He is an extremely good looking man. He is built his face is gorgeous and he receives all kinds of attention when he is anywhere, and he knows it and I think that has the tendency to go to one's head after a certain amount of time. It's funny how you said that because I thought of our relationship as being like that movie He's Just Not That Into You the other day. 

After about a day or so after I found out what he had been doing he did accept that he had been the one that had done wrong and apologized for it. But that is a rare instance, usually any fight we get in, any time I am upset, 9 1/2 times out of 10 it's "my fault". And my belief is that everybody in this world has their breaking point and I am no different than every other person in this world...One day I will either wake up and say I am sooo glad we made it or This is enough....I really hope it's the former.....


----------



## bingofuel (Jan 27, 2011)

Ouch. His unwillingness to talk will makes it impossible for things between you to improve. You will only suffer more if you expend all your thoughts and energy towards it. Early on, when my wife and I were beginning to have problems, it took a third party to open my eyes to the problem and begin discussing it. Are you in good with his mother? Maybe a mutual friend?


----------



## Crankshaw (Jan 12, 2011)

bingofuel said:


> One thing to keep in mind is that it is FAR easier to communicate via text online than it is to talk to someone face to face. One has the luxury of thinking out every sentence prior to communicating it, and then there's always the delete key.


:iagree: 100%


----------



## GreenEyes (Jan 27, 2011)

bingofuel said:


> Ouch. His unwillingness to talk will makes it impossible for things between you to improve. You will only suffer more if you expend all your thoughts and energy towards it. Early on, when my wife and I were beginning to have problems, it took a third party to open my eyes to the problem and begin discussing it. Are you in good with his mother? Maybe a mutual friend?

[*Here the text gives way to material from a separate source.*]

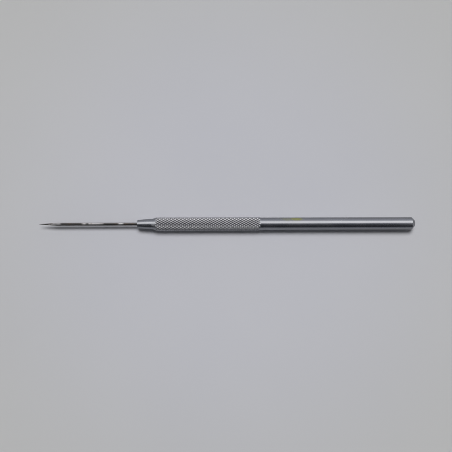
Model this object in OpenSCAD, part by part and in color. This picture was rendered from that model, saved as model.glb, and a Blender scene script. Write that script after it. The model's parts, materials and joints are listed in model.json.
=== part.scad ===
// Scratch awl: a slim turned aluminium handle with a diamond-knurled grip, and a
// polished steel needle pressed into a blind bore in its nose.
//
// The awl lies along X as it lies on a table: point at -X, butt at +X, +Z up.
// The crests of the knurl rest on z = 0, and x = 0 is halfway along the awl.

/* [Needle] */
// Diameter of the needle
needle_d = 1.2; // [0.8:0.1:2]
// Length of needle that stands out of the nose
needle_out = 39.3; // [25:0.1:60]
// Length of the tapered point
point_len = 7.5; // [4:0.1:15]
// How far the middle of the taper bows out from a straight cone
point_bow = 0.045; // [0:0.005:0.06]
// Radius at the very tip
tip_r = 0.05; // [0.02:0.01:0.1]
// Depth to which the needle's tang is pressed into the handle
seat_depth = 15; // [8:0.5:25]
// How much the tang narrows, on its diameter, from the nose face to its end
tang_taper = 0.1; // [0.05:0.01:0.3]

/* [Nose] */
// Diameter of the flat face that the needle comes out of
nose_face_d = 3.2; // [2.6:0.1:4]
// Diameter where the nose meets the shoulder
nose_end_d = 4.2; // [3.4:0.1:4.6]
// Length of the nose
nose_len = 5.8; // [3:0.1:10]
// How far the middle of the nose bows out from a straight cone
nose_bow = 0.08; // [0:0.01:0.2]
// Length of the steeper shoulder between the nose and the knurl
shoulder_len = 1.15; // [0.6:0.05:3]
// Diameter at the end of the shoulder, where the knurl begins
shoulder_end_d = 4.74; // [4.65:0.01:5]

/* [Handle] */
// Diameter of the plain rod
handle_d = 5; // [4.9:0.1:6]
// Length of the handle from the nose face to the butt
handle_len = 110.7; // [80:0.1:140]
// Width of the 45 degree chamfer round the butt
butt_chamfer = 1.2; // [0.2:0.1:1.8]

/* [Knurl] */
// Length of the knurled grip
knurl_len = 42.4; // [20:0.1:60]
// Distance between diamonds along the handle
knurl_pitch = 1.523; // [1:0.001:2.5]
// Number of diamonds round the handle
knurl_count = 16; // [12:1:24]
// Height of the crests above the plain rod
crest_rise = 0.2; // [0.05:0.01:0.3]
// Depth of the grooves below the plain rod
groove_depth = 0.16; // [0.1:0.01:0.3]

/* [Hidden] */
$fn = 96;

awl_len = needle_out + handle_len;
needle_r = needle_d / 2;
handle_r = handle_d / 2;

// Straight stretches that stand for the curve of a bowed taper
curve_steps = 8;

// The nose face's edge is broken by a chamfer this wide
nose_edge = 0.12;

// Where the knurl starts and ends, measured from the nose face
knurl_start = nose_len + shoulder_len;
knurl_end = knurl_start + knurl_len;

// The bore has the tang's taper, goes a little deeper, and ends in a drill's cone.
// Its cutter starts outside the nose face, so that the mouth is open.
tang_end_r = needle_r - tang_taper / 2;
tang_chamfer = needle_r / 4;
bore_spare = 0.5;
drill_angle = 118;
drill_cone_len = tang_end_r / tan(drill_angle / 2);
cutter_lead = 1;

// The knurl is a grid of crests and groove crossings that alternate both ways.
// Its two end rings are tucked inside the plain ends of the handle, below their surface.
knurl_tuck = 0.15;
tuck_inset = 0.1;
knurl_sides = 2 * knurl_count;
side_angle = 360 / knurl_sides;
knurl_rings = 2 * round((knurl_len + 2 * knurl_tuck) / knurl_pitch);
ring_step = (knurl_len + 2 * knurl_tuck) / knurl_rings;

// Rings over which the grooves run out at each end
runout_rings = 2;

// Two neighbouring rows of crests share the awl's weight, one each side of straight down
rest_angle = side_angle / 2;
axis_z = (handle_r + crest_rise) * cos(rest_angle);

// Radius at a share t of a taper that bows out from a straight cone
function bowed_r(t, start_r, end_r, bow) =
    start_r + (end_r - start_r) * t + 4 * bow * t * (1 - t);

// Points [radius, distance] along such a taper, from its start to its end
function taper(start, length, start_r, end_r, bow) = [
    for (i = [0 : curve_steps])
        let (t = i / curve_steps)
        [bowed_r(t, start_r, end_r, bow), start + length * t]
];

// How much of its full height the knurl has at a ring: it fades in at both ends
function knurl_share(ring) =
    min(1, ring / runout_rings, (knurl_rings - ring) / runout_rings);

// Radius that the crests and grooves are measured from at a ring
function knurl_base_r(ring) =
    ring == 0 ? shoulder_end_d / 2 - tuck_inset
    : ring == knurl_rings ? handle_r - tuck_inset
    : handle_r;

function knurl_r(ring, side) =
    (ring + side) % 2 == 1
    ? knurl_base_r(ring) + crest_rise * knurl_share(ring)
    : knurl_base_r(ring) - groove_depth * knurl_share(ring);

function knurl_point(ring, side) =
    let (r = knurl_r(ring, side), angle = side * side_angle + rest_angle)
    [ring * ring_step, r * cos(angle), r * sin(angle)];

function knurl_index(ring, side) = ring * knurl_sides + side % knurl_sides;

// A cell of the grid is folded along the groove between its two groove crossings
function knurl_cell(ring, side) =
    let (
        a = knurl_index(ring, side),
        b = knurl_index(ring, side + 1),
        c = knurl_index(ring + 1, side + 1),
        d = knurl_index(ring + 1, side)
    )
    (ring + side) % 2 == 0
    ? [[a, d, c], [a, c, b]]
    : [[a, d, b], [d, c, b]];

// Lays a shape that was turned round Z along the awl, with its zero at a distance from the tip
module along_awl(distance) {
    translate([distance - awl_len / 2, 0, axis_z])
        rotate([0, 90, 0])
            children();
}

module knurl_band() {
    points = [
        for (ring = [0 : knurl_rings], side = [0 : knurl_sides - 1])
            knurl_point(ring, side)
    ];
    walls = [
        for (ring = [0 : knurl_rings - 1], side = [0 : knurl_sides - 1])
            each knurl_cell(ring, side)
    ];
    front = [for (side = [0 : knurl_sides - 1]) knurl_index(0, side)];
    back = [for (side = [knurl_sides - 1 : -1 : 0]) knurl_index(knurl_rings, side)];
    polyhedron(points = points, faces = concat([front], walls, [back]), convexity = 6);
}

module nose_and_shoulder() {
    face_r = nose_face_d / 2;
    nose = taper(nose_edge, nose_len - nose_edge, face_r, nose_end_d / 2, nose_bow);
    rotate_extrude()
        polygon(concat(
            [[0, 0], [face_r - nose_edge, 0]],
            nose,
            [[shoulder_end_d / 2, knurl_start], [0, knurl_start]]
        ));
}

module plain_rod() {
    rotate_extrude()
        polygon([
            [0, knurl_end],
            [handle_r, knurl_end],
            [handle_r, handle_len - butt_chamfer],
            [handle_r - butt_chamfer, handle_len],
            [0, handle_len]
        ]);
}

module needle_bore() {
    depth = seat_depth + bore_spare;
    rotate_extrude()
        polygon([
            [0, -cutter_lead],
            [needle_r, -cutter_lead],
            [needle_r, 0],
            [tang_end_r, seat_depth],
            [tang_end_r, depth],
            [0, depth + drill_cone_len]
        ]);
}

module handle() {
    color([0.74, 0.75, 0.77])
        difference() {
            union() {
                along_awl(needle_out) {
                    nose_and_shoulder();
                    plain_rod();
                }
                translate([needle_out + knurl_start - knurl_tuck - awl_len / 2, 0, axis_z])
                    knurl_band();
            }
            along_awl(needle_out)
                needle_bore();
        }
}

module needle() {
    point = taper(tip_r, point_len - tip_r, tip_r, needle_r, point_bow);
    tang_end = needle_out + seat_depth;
    color([0.5, 0.5, 0.52])
        along_awl(0)
            rotate_extrude()
                polygon(concat(
                    [[0, 0]],
                    point,
                    [
                        [needle_r, needle_out],
                        [tang_end_r, tang_end],
                        [tang_end_r - tang_chamfer, tang_end + tang_chamfer],
                        [0, tang_end + tang_chamfer]
                    ]
                ));
}

handle();
needle();
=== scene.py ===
"""Looks of a slim all-metal scratch awl: a turned and knurled aluminium handle and a polished steel needle.

The awl lies on a pale table along X, with its point at -X and its butt at +X. Lengths are in metres.
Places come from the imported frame. Details that the frame doesn't state are given here, most of them in
millimetres, as a number times MM. Angles round the awl are counted from +Y towards +Z.
"""

import json
import math

import bpy
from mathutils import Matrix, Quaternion, Vector, noise


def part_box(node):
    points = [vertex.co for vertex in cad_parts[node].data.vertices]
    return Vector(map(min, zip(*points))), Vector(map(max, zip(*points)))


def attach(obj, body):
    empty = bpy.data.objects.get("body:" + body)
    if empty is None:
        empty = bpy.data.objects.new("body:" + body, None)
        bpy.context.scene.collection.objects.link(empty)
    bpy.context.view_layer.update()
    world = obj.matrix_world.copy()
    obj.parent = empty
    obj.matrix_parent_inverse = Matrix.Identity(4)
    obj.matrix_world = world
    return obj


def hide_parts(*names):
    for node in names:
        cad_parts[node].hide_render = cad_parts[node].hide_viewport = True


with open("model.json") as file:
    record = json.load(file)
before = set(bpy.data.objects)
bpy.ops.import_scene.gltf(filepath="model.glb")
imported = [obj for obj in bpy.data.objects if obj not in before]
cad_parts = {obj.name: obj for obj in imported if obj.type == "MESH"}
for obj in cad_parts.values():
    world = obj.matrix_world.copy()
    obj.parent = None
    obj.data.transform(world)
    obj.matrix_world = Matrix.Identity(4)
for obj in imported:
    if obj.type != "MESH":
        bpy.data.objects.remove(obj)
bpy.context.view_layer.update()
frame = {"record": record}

MM = 0.001
mounts = {mount["name"]: mount for mount in frame["record"]["mounts"]}


def stretch(mount):
    """Where a round mount starts and ends along X."""
    half = mount["dims"]["length_mm"] * MM / 2
    return mount["pos_m"][0] - half, mount["pos_m"][0] + half


# The awl's main sizes, read from the frame
handle_low, handle_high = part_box("handle")
needle_low, needle_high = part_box("needle")
AXIS_Z = mounts["rear_shank"]["pos_m"][2]
ROD_R = mounts["rear_shank"]["dims"]["r_mm"] * MM
NEEDLE_R = mounts["needle_shaft"]["dims"]["r_mm"] * MM
ROD_START, ROD_END = stretch(mounts["rear_shank"])
POINT_END, NOSE_X = stretch(mounts["needle_shaft"])
TIP_X, TANG_X, BUTT_X = needle_low[0], needle_high[0], handle_high[0]
BUTT_FACE_R = ROD_R - (BUTT_X - ROD_END)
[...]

I believe I am a lost cause haha his mom has talked to him, his sisters, maybe even his brother. I have asked him if he would do marriage counseling with me, but that was met with a very definite no. I know anybody's thoughts reading this would be Is she blind???? I am one of those people that will exhaust EVERY option, every avenue that I can before I will call it quits, and I'll know when and if the day comes when that happens....I'm a fighter I guess...I fight for what I want, but I also know when to bow out and admit defeat.


----------



## bingofuel (Jan 27, 2011)

What does he want from you, do you even know?
Maybe the dreaded last resort is in order, then-- the ultimatum. If you feel you have exhausted all other options, then this is the last. It may very well jolt him out of his funk. If it doesn't, then you are no worse off than you are now. How much longer can you live this way? If you continue down the road you are on, you will drive yourself mad. Find the courage to stand up for yourself!


----------



## GreenEyes (Jan 27, 2011)

bingofuel said:


> What does he want from you, do you even know?
> Maybe the dreaded last resort is in order, then-- the ultimatum. If you feel you have exhausted all other options, then this is the last. It may very well jolt him out of his funk. If it doesn't, then you are no worse off than you are now. How much longer can you live this way? If you continue down the road you are on, you will drive yourself mad. Find the courage to stand up for yourself!


Ya know I ask myself that all the time, "what does he want from me", the answer to that is I have no idea. I know from what he says what he wants, but it seems that I never quite live up to the expectations, or at least I feel that I don't because there is always something else. Thanks for taking the time to think about this!


----------



## Crankshaw (Jan 12, 2011)

GreenEyes said:


> Ya know I ask myself that all the time, "what does he want from me", the answer to that is I have no idea. I know from what he says what he wants, but it seems that I never quite live up to the expectations, or at least I feel that I don't because there is always something else. Thanks for taking the time to think about this!


thats a typical response, you ask, they say, but is what they say what they really mean ?
How do you know, you don't, which is the real kicker


----------



## GreenEyes (Jan 27, 2011)

Crankshaw said:


> thats a typical response, you ask, they say, but is what they say what they really mean ?
> How do you know, you don't, which is the real kicker


I know, I'm one of those people that say what I think. If he asks if I'm mad, if I am I say yes, if he says why I give him the most honest answer that I can give, I don't play games, we are adults with children, you ask I'll tell you. Unfortunately not all people operate that way. I'm sure my openess and bluntness may annoy him, but people not being direct with me gets to me.


----------



## 4sure (Aug 8, 2010)

GreenEyes said:


> He is an extremely good looking man. He is built his face is gorgeous and he receives all kinds of attention when he is anywhere, and he knows it
> 
> 
> Look at yourself in the mirror. I bet you are a beautiful woman, smart, sweet, and funny woman.
> I have no advice just wanted to say sorry. I do have advice, but saying would make me sound like a she-devil.


----------